Um bom académico é um bom comercial

Opinião 1

Por defeito, feitio ou imposição profissional, um bom académico é um bom investigador. É alguém que identifica problemas, recolhe e analisa dados, e produz respostas da forma mais objetiva e imparcial possível. Tem, naturalmente, de evitar ser dogmático no que escreve, pois as naturais limitações metodológicas e tecnológicas de uma investigação contaminam, muitas vezes, uma aparente certeza. Um bom académico é alguém que comunica conclusões com alguma cepticidade, que não só aceita como percebe o contraditório, e que é pouco enviesado sobre respostas aparentemente óbvias aos olhos da maioria.

Este perfil profissional do bom investigador pode, numa interpretação mais leviana, colidir com uma atitude comercial do bom académico. Porque na nossa cultura bastante portuguesa associa-se (erradamente) um espírito comercial a uma capacidade de fazer com que uma outra qualquer pessoa decida em benefício do seu interlocutor contra a lógica absoluta dos factos. Quase como um passo de ilusão ou hipnotismo. Nada mais errado.

Num mundo contemporâneo empreendedor, possuir um espírito comercial é vislumbrar a oportunidade antes da maioria. É perceber, por um lado, a proposta de valor associada a determinado produto, e por outro lado, ser capaz de identificar o seu potencial cliente com base no benefício gerado para a sua própria operação. Um mau comercial constrói propostas win-loose, porque (i) ou desconhece o valor do seu produto, (ii) ou desconhece a atividade do seu cliente, (iii) ou ambas. Desta forma empurra a solução ao cliente de uma forma ostensiva e, muitas vezes, agressiva. Ao invés, um bom comercial constrói propostas win-win, pois entende o que tem em mãos e a quem mais impacta. E estabelece um preço justo pelo seu produto, que é aquele que confere margem a quem produz e valor a quem compra.

Posto isto, por que razão um bom académico não pode ser um bom comercial? Os problemas que um bom académico formula nas suas investigações são aqueles cujas soluções, ele sabe de antemão, vão impactar de uma forma decisiva a performance empresarial das organizações. Caso contrário, é um mau académico. O bom académico não vive somente dentro de quarto paredes e em congressos da especialidade onde convive durante uns dias com outros iguais a si. Ele sai e ouve a indústria, ele lê e analisa os problemas dos parceiros profissionais, ele está atento ao que as empresas precisam e procura soluções dentro da metodologia científica. O output da investigação de um bom académico tem valor comercial atribuído pela indústria e não somente pelas revistas da especialidade que encerram o seu modelo de negócio na própria academia em si. Um bom académico, pois, não vive numa bolha plena de ingenuidade imaculada, de uma realidade sua dissociável da realidade de todos os outros.

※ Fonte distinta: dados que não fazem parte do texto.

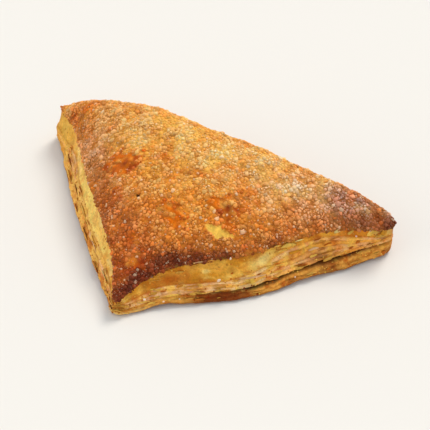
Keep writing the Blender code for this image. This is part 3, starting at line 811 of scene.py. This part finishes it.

Concluo indo mais longe: um bom académico deve ser um bom comercial, pois caso contrário será apenas mais um produtor de respostas inconsequentes a problemas insípidos, sem valor e sem impacto social e económico. Só desta forma um (bom) académico torna a (sua) investigação sustentável. Em Inglaterra só se financia investigação co-financiada pela indústria. Nos EUA, o seu modelo de academia “compra” os nossos melhores académicos.